Haberland’s essay on women’s work in the apparel industry of southern Alabama qualifies this picture of the benefits of industrial work by showing their transient nature. The first generation of women employed at Vanity Fair’s factories tended to have a positive experience, as they found the work “clean and cool” in comparison to farm labor and were able to use rural work-sharing traditions to meet production quotas (p. 266). Job satisfaction declined in subsequent generations, however, as the pressures of international competition led Vanity Fair to steadily raise production quotas. Integration of the work force facilitated a successful drive for unionization, but the victory was short-lived and could not stave off the eventual shift of production abroad.
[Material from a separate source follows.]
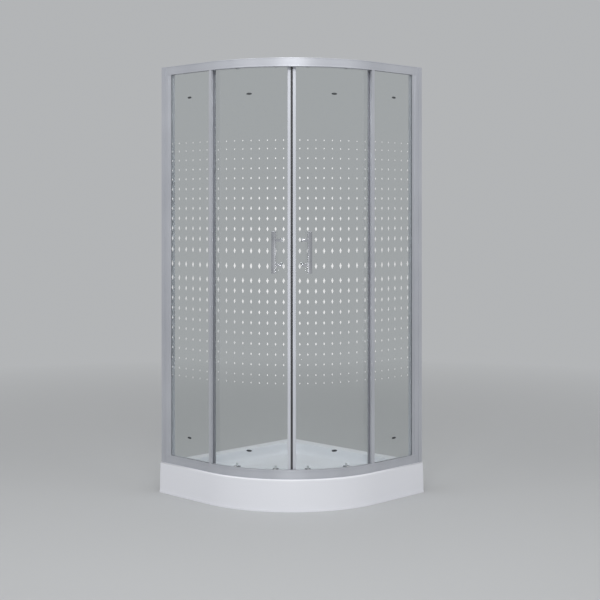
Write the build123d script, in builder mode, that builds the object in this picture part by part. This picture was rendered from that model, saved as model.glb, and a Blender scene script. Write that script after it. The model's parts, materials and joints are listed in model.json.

Although these nine essays are wide-ranging in focus, they all illustrate the centrality of rural women’s labor to household and community economies, and in that sense they show how rural women’s history is American history. Women’s status as a surplus labor force originated on family farms, where they moved from house to barnyard to field as necessary to meet immediate needs. Whether rural women remained on farms or moved to towns, many eventually shifted to off-farm labor, once again giving their families the flexibility they needed to survive and thrive. The authors in Work, Family, and Faith remind us that this flexibility involved both costs and benefits for women. Rural women’s sacrifices and contributions sometimes were invisible and their victories temporary, but this does not lessen the social and economic significance of their efforts to help families and communities successfully adapt to changing conditions.